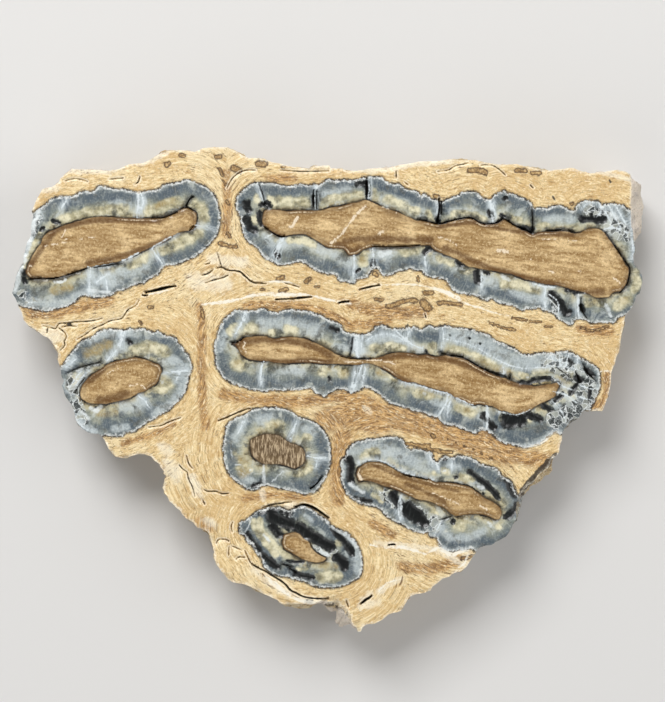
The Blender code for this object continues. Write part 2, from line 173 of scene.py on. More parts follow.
left_plate = outline(
    -38.2, 3, -37.5, 3.67, -37.1, 4.2, -36.7, 4.8, -36.2, 5.5, -35.6, 6.2, -35.2, 6.67, -34.5, 7.2, -33.8,
    7.5, -33.2, 7.67, -32.67, 8.2, -32, 8.6, -31.3, 8.6, -30.8, 8.75, -30.2, 8.67, -29.3, 8.6, -28.5, 8.6,
    -28.2, 8.8, -27.5, 8.67, -26.8, 8.8, -26, 8.75, -25.5, 8.5, -24.8, 8.2, -24.2, 8.4, -23.67, 8.1, -23, 7.8,
    -22.3, 7.67, -21.67, 7.4, -21.3, 6.8, -20.67, 6, -20, 5.2, -19.8, 4.67, -19.5, 4, -19.4, 3.3, -19.67, 2.5,
    -20, 1.3, -20.25, 0.3, -20.67, -0.5, -21.3, -1.3, -22, -1.9, -22.67, -2.67, -23.5, -3, -24.2, -3.5, -25,
    -4, -25.67, -4.25, -26.3, -4.8, -27, -5.2, -27.3, -5.6, -28, -5.6, -28.67, -5.8, -29.2, -6.2, -30, -6.25,
    -30.8, -6.2, -31.67, -6.1, -32.3, -6.3, -33.4, -6.3, -34.4, -6,
    -35.2, -5.5, -35.9, -4.5, -36.3, -3, -36.8, -1.7, -37.5, -0.9, -37.9, 0.6, -38.1, 2)
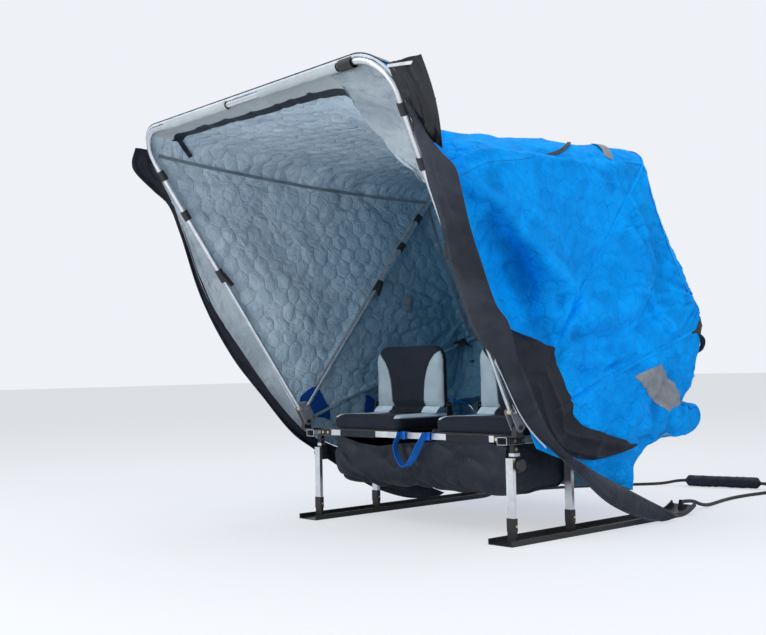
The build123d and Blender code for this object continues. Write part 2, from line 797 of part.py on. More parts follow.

Directions:
Copy the material above verbatim.

Problem solution:
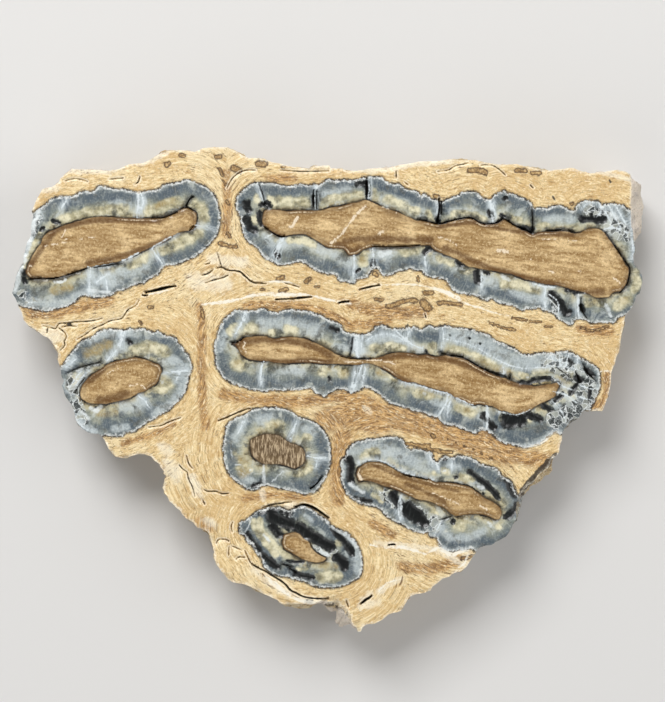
The Blender code for this object continues. Write part 2, from line 173 of scene.py on. More parts follow.
left_plate = outline(
    -38.2, 3, -37.5, 3.67, -37.1, 4.2, -36.7, 4.8, -36.2, 5.5, -35.6, 6.2, -35.2, 6.67, -34.5, 7.2, -33.8,
    7.5, -33.2, 7.67, -32.67, 8.2, -32, 8.6, -31.3, 8.6, -30.8, 8.75, -30.2, 8.67, -29.3, 8.6, -28.5, 8.6,
    -28.2, 8.8, -27.5, 8.67, -26.8, 8.8, -26, 8.75, -25.5, 8.5, -24.8, 8.2, -24.2, 8.4, -23.67, 8.1, -23, 7.8,
    -22.3, 7.67, -21.67, 7.4, -21.3, 6.8, -20.67, 6, -20, 5.2, -19.8, 4.67, -19.5, 4, -19.4, 3.3, -19.67, 2.5,
    -20, 1.3, -20.25, 0.3, -20.67, -0.5, -21.3, -1.3, -22, -1.9, -22.67, -2.67, -23.5, -3, -24.2, -3.5, -25,
    -4, -25.67, -4.25, -26.3, -4.8, -27, -5.2, -27.3, -5.6, -28, -5.6, -28.67, -5.8, -29.2, -6.2, -30, -6.25,
    -30.8, -6.2, -31.67, -6.1, -32.3, -6.3, -33.4, -6.3, -34.4, -6,
    -35.2, -5.5, -35.9, -4.5, -36.3, -3, -36.8, -1.7, -37.5, -0.9, -37.9, 0.6, -38.1, 2)
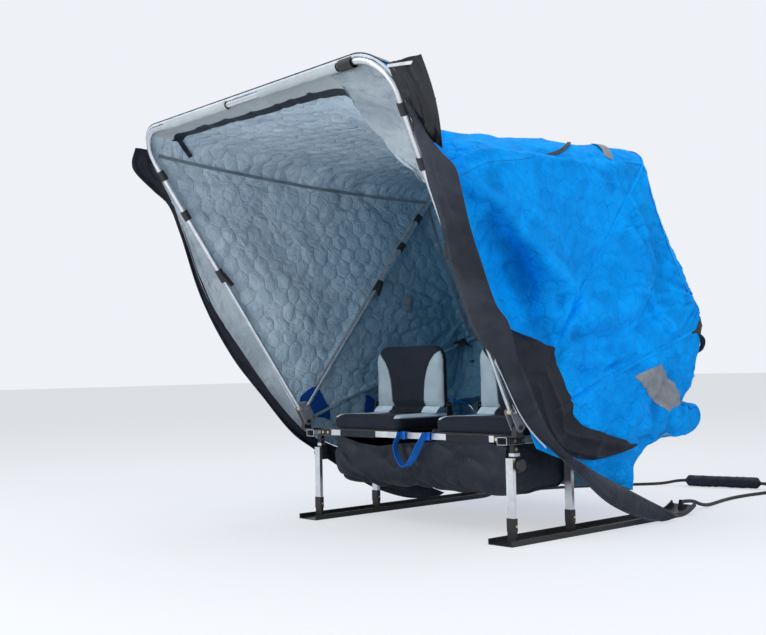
The build123d and Blender code for this object continues. Write part 2, from line 797 of part.py on. More parts follow.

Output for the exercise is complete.